_Work required:_ Go through the entries below and copy each line containing the word "shown".

_Records for processing:_
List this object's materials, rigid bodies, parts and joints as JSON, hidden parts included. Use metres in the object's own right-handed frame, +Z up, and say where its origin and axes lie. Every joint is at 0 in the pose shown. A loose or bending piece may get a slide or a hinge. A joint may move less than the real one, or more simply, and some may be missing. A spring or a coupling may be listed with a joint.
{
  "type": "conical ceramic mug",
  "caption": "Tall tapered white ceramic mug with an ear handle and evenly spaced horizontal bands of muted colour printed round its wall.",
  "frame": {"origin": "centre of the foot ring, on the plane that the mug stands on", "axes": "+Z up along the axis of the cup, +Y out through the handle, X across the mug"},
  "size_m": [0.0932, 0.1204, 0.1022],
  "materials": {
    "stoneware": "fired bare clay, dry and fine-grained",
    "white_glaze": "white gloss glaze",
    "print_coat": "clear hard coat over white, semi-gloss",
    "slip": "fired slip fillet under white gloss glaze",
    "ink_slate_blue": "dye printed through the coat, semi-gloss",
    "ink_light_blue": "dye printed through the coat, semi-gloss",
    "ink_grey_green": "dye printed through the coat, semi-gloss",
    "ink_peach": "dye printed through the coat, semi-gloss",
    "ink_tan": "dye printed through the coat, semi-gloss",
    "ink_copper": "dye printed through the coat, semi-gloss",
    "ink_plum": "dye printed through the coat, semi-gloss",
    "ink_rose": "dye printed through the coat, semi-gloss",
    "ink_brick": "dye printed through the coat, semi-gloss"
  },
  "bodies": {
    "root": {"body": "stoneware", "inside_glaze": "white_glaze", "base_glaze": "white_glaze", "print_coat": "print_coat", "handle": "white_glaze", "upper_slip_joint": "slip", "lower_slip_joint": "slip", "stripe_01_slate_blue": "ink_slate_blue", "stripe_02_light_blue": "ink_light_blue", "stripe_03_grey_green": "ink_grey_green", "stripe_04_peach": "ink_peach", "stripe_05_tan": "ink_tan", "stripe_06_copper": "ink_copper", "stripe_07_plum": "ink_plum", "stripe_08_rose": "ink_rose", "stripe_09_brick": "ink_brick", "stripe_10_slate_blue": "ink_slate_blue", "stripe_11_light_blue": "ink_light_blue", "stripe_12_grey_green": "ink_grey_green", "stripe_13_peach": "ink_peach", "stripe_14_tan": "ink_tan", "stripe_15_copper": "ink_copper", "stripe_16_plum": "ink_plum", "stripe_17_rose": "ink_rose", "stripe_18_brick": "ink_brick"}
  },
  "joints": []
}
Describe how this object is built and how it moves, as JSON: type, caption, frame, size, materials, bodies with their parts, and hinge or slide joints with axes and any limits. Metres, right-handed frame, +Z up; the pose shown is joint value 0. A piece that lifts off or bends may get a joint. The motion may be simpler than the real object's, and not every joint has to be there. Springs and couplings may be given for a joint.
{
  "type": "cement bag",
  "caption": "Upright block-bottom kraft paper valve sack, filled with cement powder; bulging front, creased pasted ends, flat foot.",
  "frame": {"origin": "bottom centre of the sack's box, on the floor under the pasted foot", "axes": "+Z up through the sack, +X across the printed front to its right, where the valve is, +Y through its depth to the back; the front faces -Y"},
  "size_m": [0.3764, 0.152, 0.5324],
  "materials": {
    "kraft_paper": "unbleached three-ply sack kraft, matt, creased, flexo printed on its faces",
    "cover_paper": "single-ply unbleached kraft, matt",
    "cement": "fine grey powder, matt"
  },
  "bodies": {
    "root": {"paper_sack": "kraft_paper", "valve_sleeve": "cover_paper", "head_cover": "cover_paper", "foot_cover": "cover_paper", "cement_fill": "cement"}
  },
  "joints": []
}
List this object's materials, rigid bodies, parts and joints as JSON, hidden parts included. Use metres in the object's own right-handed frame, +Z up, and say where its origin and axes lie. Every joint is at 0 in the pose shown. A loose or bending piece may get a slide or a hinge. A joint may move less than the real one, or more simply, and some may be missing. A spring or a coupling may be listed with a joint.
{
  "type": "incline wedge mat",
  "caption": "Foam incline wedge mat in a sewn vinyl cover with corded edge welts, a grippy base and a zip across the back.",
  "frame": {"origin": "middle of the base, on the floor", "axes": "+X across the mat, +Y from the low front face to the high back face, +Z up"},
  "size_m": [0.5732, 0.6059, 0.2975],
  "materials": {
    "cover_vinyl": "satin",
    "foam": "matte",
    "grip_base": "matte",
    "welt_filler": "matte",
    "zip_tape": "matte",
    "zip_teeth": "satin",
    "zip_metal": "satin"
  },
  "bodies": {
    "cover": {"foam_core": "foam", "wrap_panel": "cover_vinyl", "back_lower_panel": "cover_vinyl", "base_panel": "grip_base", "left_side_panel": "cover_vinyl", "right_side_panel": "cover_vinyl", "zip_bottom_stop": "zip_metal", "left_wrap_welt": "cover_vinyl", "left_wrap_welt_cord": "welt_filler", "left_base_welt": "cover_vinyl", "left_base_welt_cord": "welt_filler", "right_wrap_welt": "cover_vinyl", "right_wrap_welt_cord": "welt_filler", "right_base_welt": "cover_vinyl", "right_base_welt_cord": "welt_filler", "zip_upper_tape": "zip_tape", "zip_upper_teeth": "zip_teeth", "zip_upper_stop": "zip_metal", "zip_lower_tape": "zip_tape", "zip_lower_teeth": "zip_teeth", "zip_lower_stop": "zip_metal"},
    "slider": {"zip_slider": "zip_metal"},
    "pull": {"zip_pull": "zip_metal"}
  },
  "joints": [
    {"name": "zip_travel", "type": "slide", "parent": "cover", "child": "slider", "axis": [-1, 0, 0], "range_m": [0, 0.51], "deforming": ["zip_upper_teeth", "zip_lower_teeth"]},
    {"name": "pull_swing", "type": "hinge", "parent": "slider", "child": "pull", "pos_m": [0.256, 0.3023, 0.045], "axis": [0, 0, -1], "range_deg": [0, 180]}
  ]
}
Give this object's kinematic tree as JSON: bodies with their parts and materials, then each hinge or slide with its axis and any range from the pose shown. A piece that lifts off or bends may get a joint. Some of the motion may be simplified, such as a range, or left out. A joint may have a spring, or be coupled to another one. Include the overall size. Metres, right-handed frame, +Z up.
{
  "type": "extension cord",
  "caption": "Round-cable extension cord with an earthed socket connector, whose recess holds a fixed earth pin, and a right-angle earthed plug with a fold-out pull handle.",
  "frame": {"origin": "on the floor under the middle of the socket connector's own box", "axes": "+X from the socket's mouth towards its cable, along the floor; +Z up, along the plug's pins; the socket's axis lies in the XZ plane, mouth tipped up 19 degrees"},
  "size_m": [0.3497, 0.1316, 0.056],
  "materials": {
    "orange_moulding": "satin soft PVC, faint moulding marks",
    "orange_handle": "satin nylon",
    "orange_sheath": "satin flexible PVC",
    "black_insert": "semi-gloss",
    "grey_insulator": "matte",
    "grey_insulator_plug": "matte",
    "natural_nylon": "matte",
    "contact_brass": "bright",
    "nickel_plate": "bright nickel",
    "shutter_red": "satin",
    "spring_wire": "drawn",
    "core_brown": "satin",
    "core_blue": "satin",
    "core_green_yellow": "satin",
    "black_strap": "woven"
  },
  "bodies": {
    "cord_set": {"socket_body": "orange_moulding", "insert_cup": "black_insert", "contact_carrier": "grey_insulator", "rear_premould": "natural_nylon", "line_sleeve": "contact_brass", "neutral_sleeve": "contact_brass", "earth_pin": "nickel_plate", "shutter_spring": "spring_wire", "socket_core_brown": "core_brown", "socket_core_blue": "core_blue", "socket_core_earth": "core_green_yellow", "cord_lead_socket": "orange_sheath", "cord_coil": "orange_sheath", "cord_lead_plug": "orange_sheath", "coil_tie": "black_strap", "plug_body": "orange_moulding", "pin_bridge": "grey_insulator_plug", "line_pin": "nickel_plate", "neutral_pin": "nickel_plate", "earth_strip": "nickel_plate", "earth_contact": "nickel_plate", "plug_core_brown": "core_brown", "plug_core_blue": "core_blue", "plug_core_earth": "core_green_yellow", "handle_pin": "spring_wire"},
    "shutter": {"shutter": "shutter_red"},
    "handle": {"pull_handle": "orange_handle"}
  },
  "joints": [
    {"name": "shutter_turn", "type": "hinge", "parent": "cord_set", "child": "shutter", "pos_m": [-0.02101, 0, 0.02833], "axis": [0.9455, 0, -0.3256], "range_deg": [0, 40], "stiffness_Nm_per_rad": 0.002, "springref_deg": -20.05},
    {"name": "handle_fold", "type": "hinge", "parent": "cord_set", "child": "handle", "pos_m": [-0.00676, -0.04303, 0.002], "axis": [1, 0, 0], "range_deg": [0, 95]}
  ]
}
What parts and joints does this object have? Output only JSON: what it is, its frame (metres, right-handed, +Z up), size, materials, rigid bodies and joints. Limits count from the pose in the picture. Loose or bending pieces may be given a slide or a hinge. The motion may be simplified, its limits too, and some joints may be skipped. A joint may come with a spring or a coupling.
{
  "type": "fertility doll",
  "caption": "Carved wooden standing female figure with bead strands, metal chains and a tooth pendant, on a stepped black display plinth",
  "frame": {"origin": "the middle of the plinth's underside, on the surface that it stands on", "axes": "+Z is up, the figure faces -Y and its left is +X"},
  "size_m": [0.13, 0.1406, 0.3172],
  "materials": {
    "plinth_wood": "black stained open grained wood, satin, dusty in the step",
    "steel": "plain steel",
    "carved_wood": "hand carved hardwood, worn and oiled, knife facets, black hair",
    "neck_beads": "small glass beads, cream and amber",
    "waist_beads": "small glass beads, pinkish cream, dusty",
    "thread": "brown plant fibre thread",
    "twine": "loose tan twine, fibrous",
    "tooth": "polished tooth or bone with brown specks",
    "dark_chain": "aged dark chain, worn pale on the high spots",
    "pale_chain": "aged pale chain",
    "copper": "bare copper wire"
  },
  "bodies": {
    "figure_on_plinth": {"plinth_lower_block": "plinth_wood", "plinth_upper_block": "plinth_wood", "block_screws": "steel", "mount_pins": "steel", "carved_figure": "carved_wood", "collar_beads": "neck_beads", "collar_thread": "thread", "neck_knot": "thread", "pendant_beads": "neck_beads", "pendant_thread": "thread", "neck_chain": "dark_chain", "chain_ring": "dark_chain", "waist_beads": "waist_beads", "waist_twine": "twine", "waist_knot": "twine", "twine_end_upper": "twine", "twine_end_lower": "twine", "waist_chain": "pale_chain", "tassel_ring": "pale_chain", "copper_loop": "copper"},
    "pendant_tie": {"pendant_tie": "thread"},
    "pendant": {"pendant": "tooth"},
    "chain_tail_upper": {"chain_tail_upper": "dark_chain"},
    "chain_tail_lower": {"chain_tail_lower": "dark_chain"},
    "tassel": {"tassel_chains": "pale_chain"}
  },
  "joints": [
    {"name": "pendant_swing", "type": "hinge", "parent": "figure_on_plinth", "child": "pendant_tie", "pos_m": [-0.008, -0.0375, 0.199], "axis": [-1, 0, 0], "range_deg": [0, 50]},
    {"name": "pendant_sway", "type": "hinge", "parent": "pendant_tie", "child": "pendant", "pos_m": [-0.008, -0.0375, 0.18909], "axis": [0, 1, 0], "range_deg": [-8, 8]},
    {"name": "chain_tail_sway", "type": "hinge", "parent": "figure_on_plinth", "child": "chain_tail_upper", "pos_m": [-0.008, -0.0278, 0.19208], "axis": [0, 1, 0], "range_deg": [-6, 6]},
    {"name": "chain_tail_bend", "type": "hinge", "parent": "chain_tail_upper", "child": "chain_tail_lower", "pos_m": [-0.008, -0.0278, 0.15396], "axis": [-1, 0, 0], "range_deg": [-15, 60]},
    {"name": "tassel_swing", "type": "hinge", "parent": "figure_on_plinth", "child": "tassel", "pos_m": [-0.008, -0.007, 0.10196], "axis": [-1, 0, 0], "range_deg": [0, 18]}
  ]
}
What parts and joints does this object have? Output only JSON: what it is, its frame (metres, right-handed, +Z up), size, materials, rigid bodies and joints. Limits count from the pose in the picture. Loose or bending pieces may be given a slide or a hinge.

_Correct answer:_
List this object's materials, rigid bodies, parts and joints as JSON, hidden parts included. Use metres in the object's own right-handed frame, +Z up, and say where its origin and axes lie. Every joint is at 0 in the pose shown. A loose or bending piece may get a slide or a hinge. A joint may move less than the real one, or more simply, and some may be missing. A spring or a coupling may be listed with a joint.
Describe how this object is built and how it moves, as JSON: type, caption, frame, size, materials, bodies with their parts, and hinge or slide joints with axes and any limits. Metres, right-handed frame, +Z up; the pose shown is joint value 0. A piece that lifts off or bends may get a joint. The motion may be simpler than the real object's, and not every joint has to be there. Springs and couplings may be given for a joint.
List this object's materials, rigid bodies, parts and joints as JSON, hidden parts included. Use metres in the object's own right-handed frame, +Z up, and say where its origin and axes lie. Every joint is at 0 in the pose shown. A loose or bending piece may get a slide or a hinge. A joint may move less than the real one, or more simply, and some may be missing. A spring or a coupling may be listed with a joint.
Give this object's kinematic tree as JSON: bodies with their parts and materials, then each hinge or slide with its axis and any range from the pose shown. A piece that lifts off or bends may get a joint. Some of the motion may be simplified, such as a range, or left out. A joint may have a spring, or be coupled to another one. Include the overall size. Metres, right-handed frame, +Z up.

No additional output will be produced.